But things have moved on since the first Ucits funds were registered here, investing in equities and bonds. These humble funds eventually embraced cash, derivatives and, more recently, alternative assets.
Currently the most popular spheres for expansion of new products are socially responsible investing and private equity. What is more, managers with head offices in London and elsewhere are looking to reallocate some of their assets around other European centres, relocating some staff and resources to Luxembourg. Brexit is one of the reasons for this, as it is looking more and more likely that UK-based asset managers will lose their treasured, barrier-free access to 27 consumer markets. But also costs and staff shortages elsewhere are directing fund houses to set up operations hubs in a country with room for expansion, regulations and infrastructure specifically targeted to asset management and an increasing body of expertise in fund accounting and risk management.“It’s quite natural that asset managers which need to find a solution for Brexit, as they want to continue serving investors in Europe, would be coming to Luxembourg and either setting up new business or increasing their footprint here,” says Denise Voss, chairman of Alfi, the country’s funds association.

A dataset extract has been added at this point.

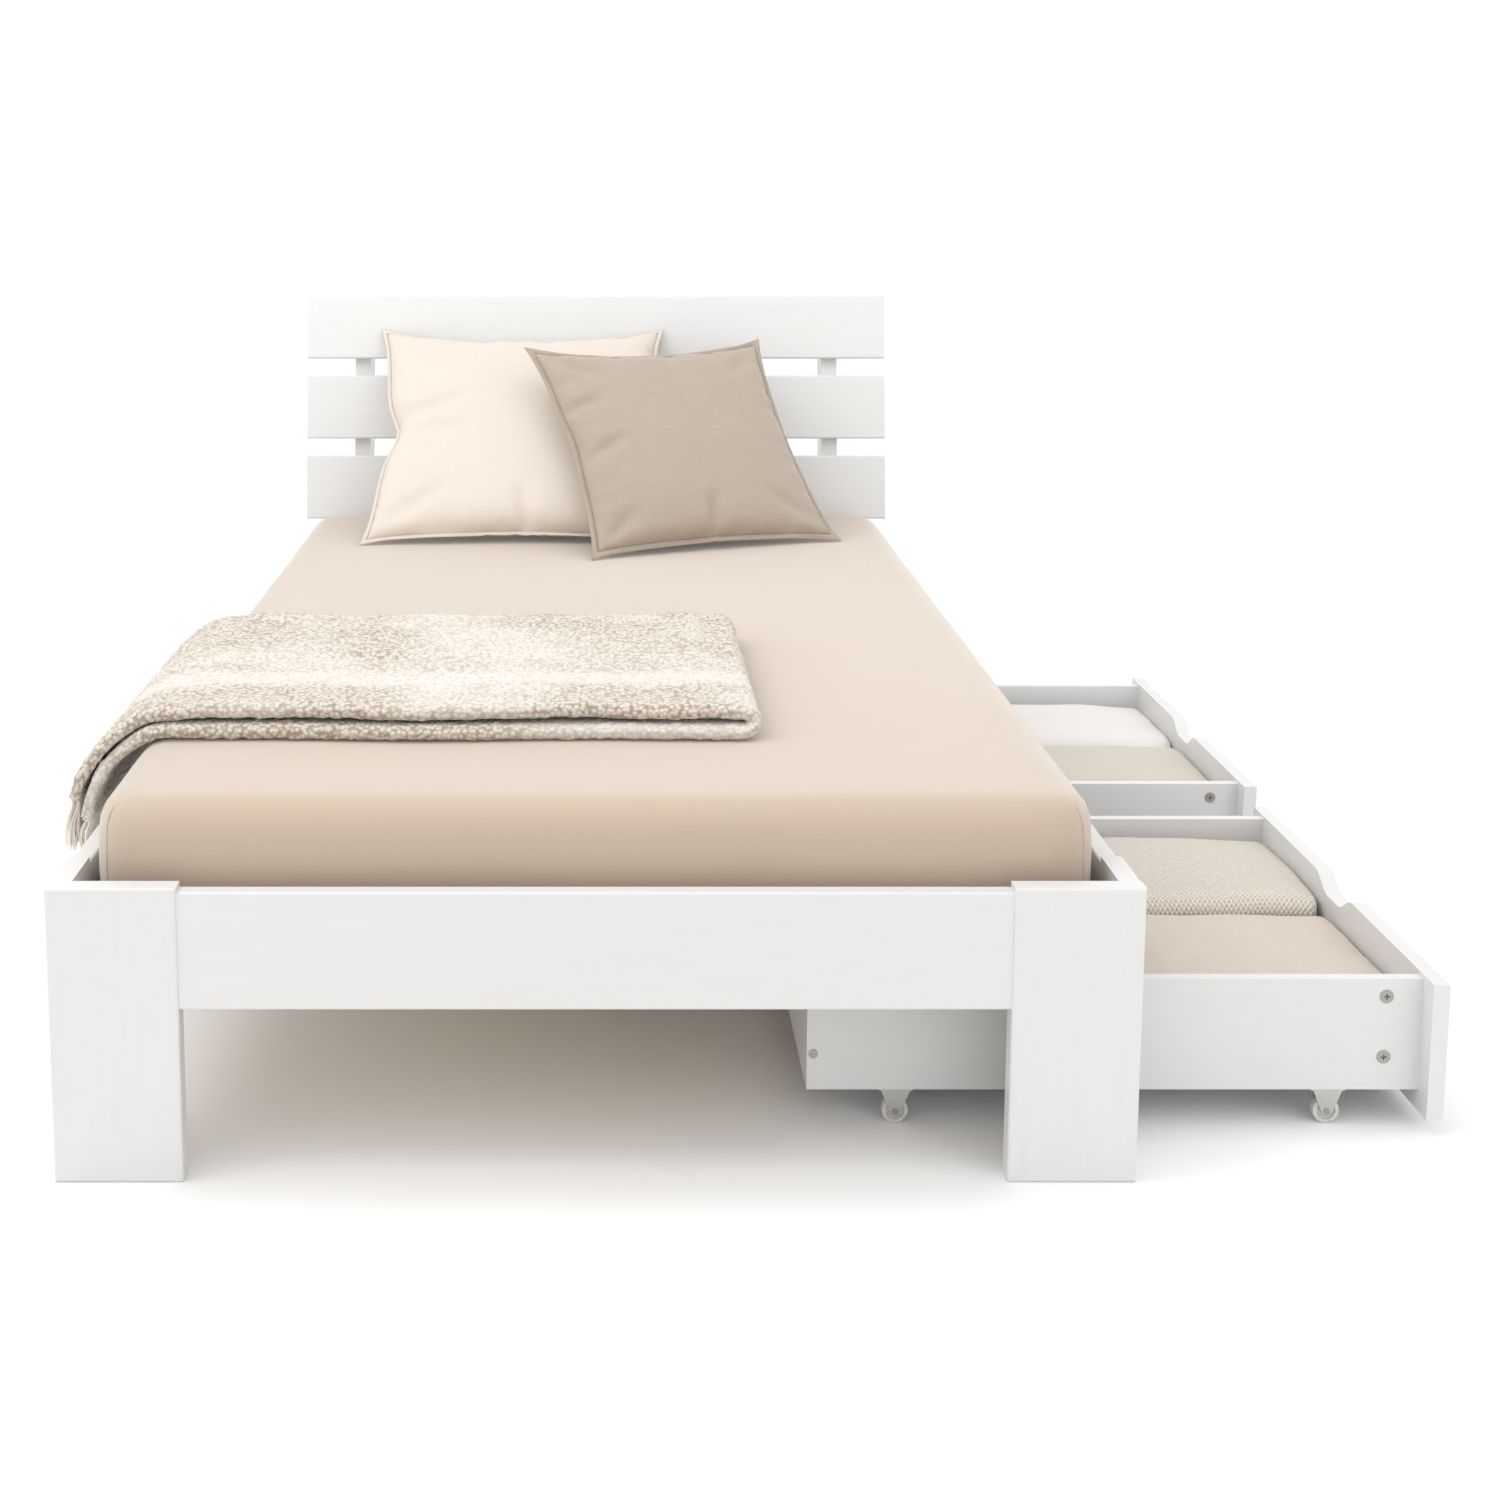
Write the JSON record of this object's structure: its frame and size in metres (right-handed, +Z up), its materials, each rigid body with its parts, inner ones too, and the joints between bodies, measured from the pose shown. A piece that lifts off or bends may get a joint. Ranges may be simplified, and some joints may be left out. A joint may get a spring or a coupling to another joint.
{
  "type": "bed with roll-out drawers",
  "caption": "White wooden single bed with a slatted base, a leaning three-board headboard, bedding and storage drawers that roll out on castors.",
  "frame": {"origin": "on the floor, at the middle of the whole object's bounding box with the drawers pulled out as stored", "axes": "+Z up; +Y from the foot end to the headboard, the long way of the bed; +X to the side that the drawers roll out of"},
  "size_m": [1.76, 2.2614, 0.9052],
  "materials": {
    "white_painted_pine": "satin",
    "bare_pine": "matte",
    "webbing": "matte",
    "white_drawer_board": "satin",
    "wheel_plastic": "satin",
    "castor_steel": "satin",
    "bright_steel": "satin",
    "mattress_ticking": "matte",
    "sheet_cotton": "matte",
    "cream_cotton": "matte",
    "taupe_cotton": "matte",
    "throw_boucle": "matte",
    "beige_knit": "matte",
    "blush_linen": "matte",
    "white_quilt": "matte"
  },
  "bodies": {
    "bed": {"centre_beam": "bare_pine", "fitted_sheet": "sheet_cotton", "foot_rail": "white_painted_pine", "head_rail": "white_painted_pine", "headboard_board_bottom": "white_painted_pine", "headboard_board_middle": "white_painted_pine", "headboard_board_top": "white_painted_pine", "headboard_bolts": "bright_steel", "headboard_post_left": "white_painted_pine", "headboard_post_right": "white_painted_pine", "joining_plates": "bright_steel", "leg_foot_left": "white_painted_pine", "leg_foot_right": "white_painted_pine", "leg_head_left": "white_painted_pine", "leg_head_right": "white_painted_pine", "mattress": "mattress_ticking", "mid_leg": "bare_pine", "pillow_cream": "cream_cotton", "pillow_taupe": "taupe_cotton", "plate_screws": "bright_steel", "post_bolts": "bright_steel", "post_nuts": "bright_steel", "side_rail_left": "white_painted_pine", "side_rail_right": "white_painted_pine", "slat_ledgers": "bare_pine", "slat_webbing": "webbing", "slats": "bare_pine", "throw_blanket": "throw_boucle"},
    "drawer_near": {"drawer_near_back": "white_drawer_board", "drawer_near_back_screws": "bright_steel", "drawer_near_bottom": "white_drawer_board", "drawer_near_cam_bolts": "bright_steel", "drawer_near_cam_locks": "bright_steel", "drawer_near_castor_axles": "bright_steel", "drawer_near_castor_forks": "castor_steel", "drawer_near_front": "white_drawer_board", "drawer_near_knit": "beige_knit", "drawer_near_linen": "blush_linen", "drawer_near_side_far": "white_drawer_board", "drawer_near_side_near": "white_drawer_board"},
    "drawer_near_wheel_back_far": {"drawer_near_wheel_back_far": "wheel_plastic"},
    "drawer_near_wheel_back_near": {"drawer_near_wheel_back_near": "wheel_plastic"},
    "drawer_near_wheel_front_far": {"drawer_near_wheel_front_far": "wheel_plastic"},
    "drawer_near_wheel_front_near": {"drawer_near_wheel_front_near": "wheel_plastic"},
    "drawer_far": {"drawer_far_back": "white_drawer_board", "drawer_far_back_screws": "bright_steel", "drawer_far_bottom": "white_drawer_board", "drawer_far_cam_bolts": "bright_steel", "drawer_far_cam_locks": "bright_steel", "drawer_far_castor_axles": "bright_steel", "drawer_far_castor_forks": "castor_steel", "drawer_far_front": "white_drawer_board", "drawer_far_knit": "beige_knit", "drawer_far_quilt": "white_quilt", "drawer_far_side_far": "white_drawer_board", "drawer_far_side_near": "white_drawer_board"},
    "drawer_far_wheel_back_far": {"drawer_far_wheel_back_far": "wheel_plastic"},
    "drawer_far_wheel_back_near": {"drawer_far_wheel_back_near": "wheel_plastic"},
    "drawer_far_wheel_front_far": {"drawer_far_wheel_front_far": "wheel_plastic"},
    "drawer_far_wheel_front_near": {"drawer_far_wheel_front_near": "wheel_plastic"}
  },
  "joints": [
    {"name": "drawer_near_roll", "type": "slide", "parent": "bed", "child": "drawer_near", "axis": [1, 0, 0], "range_m": [-0.414, 0.386]},
    {"name": "drawer_near_spin_back_far", "type": "hinge", "parent": "drawer_near", "child": "drawer_near_wheel_back_far", "pos_m": [0.188, -0.35266, 0.0165], "axis": [0, 1, 0], "continuous": true},
    {"name": "drawer_near_spin_back_near", "type": "hinge", "parent": "drawer_near", "child": "drawer_near_wheel_back_near", "pos_m": [0.188, -0.97267, 0.0165], "axis": [0, 1, 0], "continuous": true},
    {"name": "drawer_near_spin_front_far", "type": "hinge", "parent": "drawer_near", "child": "drawer_near_wheel_front_far", "pos_m": [0.729, -0.35266, 0.0165], "axis": [0, 1, 0], "continuous": true},
    {"name": "drawer_near_spin_front_near", "type": "hinge", "parent": "drawer_near", "child": "drawer_near_wheel_front_near", "pos_m": [0.729, -0.97267, 0.0165], "axis": [0, 1, 0], "continuous": true},
    {"name": "drawer_far_roll", "type": "slide", "parent": "bed", "child": "drawer_far", "axis": [1, 0, 0], "range_m": [-0.431, 0.369]},
    {"name": "drawer_far_spin_back_far", "type": "hinge", "parent": "drawer_far", "child": "drawer_far_wheel_back_far", "pos_m": [0.205, 0.44934, 0.0165], "axis": [0, 1, 0], "continuous": true},
    {"name": "drawer_far_spin_back_near", "type": "hinge", "parent": "drawer_far", "child": "drawer_far_wheel_back_near", "pos_m": [0.205, -0.17066, 0.0165], "axis": [0, 1, 0], "continuous": true},
    {"name": "drawer_far_spin_front_far", "type": "hinge", "parent": "drawer_far", "child": "drawer_far_wheel_front_far", "pos_m": [0.746, 0.44934, 0.0165], "axis": [0, 1, 0], "continuous": true},
    {"name": "drawer_far_spin_front_near", "type": "hinge", "parent": "drawer_far", "child": "drawer_far_wheel_front_near", "pos_m": [0.746, -0.17066, 0.0165], "axis": [0, 1, 0], "continuous": true}
  ],
  "couplings": [
    {"joint": "drawer_near_spin_back_far", "follows": "drawer_near_roll", "rad_per_m": 60.606},
    {"joint": "drawer_near_spin_back_near", "follows": "drawer_near_roll", "rad_per_m": 60.606},
    {"joint": "drawer_near_spin_front_far", "follows": "drawer_near_roll", "rad_per_m": 60.606},
    {"joint": "drawer_near_spin_front_near", "follows": "drawer_near_roll", "rad_per_m": 60.606},
    {"joint": "drawer_far_spin_back_far", "follows": "drawer_far_roll", "rad_per_m": 60.606},
    {"joint": "drawer_far_spin_back_near", "follows": "drawer_far_roll", "rad_per_m": 60.606},
    {"joint": "drawer_far_spin_front_far", "follows": "drawer_far_roll", "rad_per_m": 60.606},
    {"joint": "drawer_far_spin_front_near", "follows": "drawer_far_roll", "rad_per_m": 60.606}
  ]
}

In addition, she confirms the country is increasing its attractiveness to asset managers by developing expertise in sustainable finance and responsible investing. “As an industry, we need to make sure we are actually incorporating sustainable finance and ESG concepts into our investment frameworks because that’s what investors are demanding,” says Ms Voss.
Having recently posted a figure of €4.2tn ($4.9tn) under management, Ms Voss does have some other targets in mind. Currently, Luxembourg is responsible for 11 per cent of assets managed in Europe’s alternative investment funds. She plans to eventually boost that figure to 20 per cent, but admits that this “will take some additional hard work to get there”.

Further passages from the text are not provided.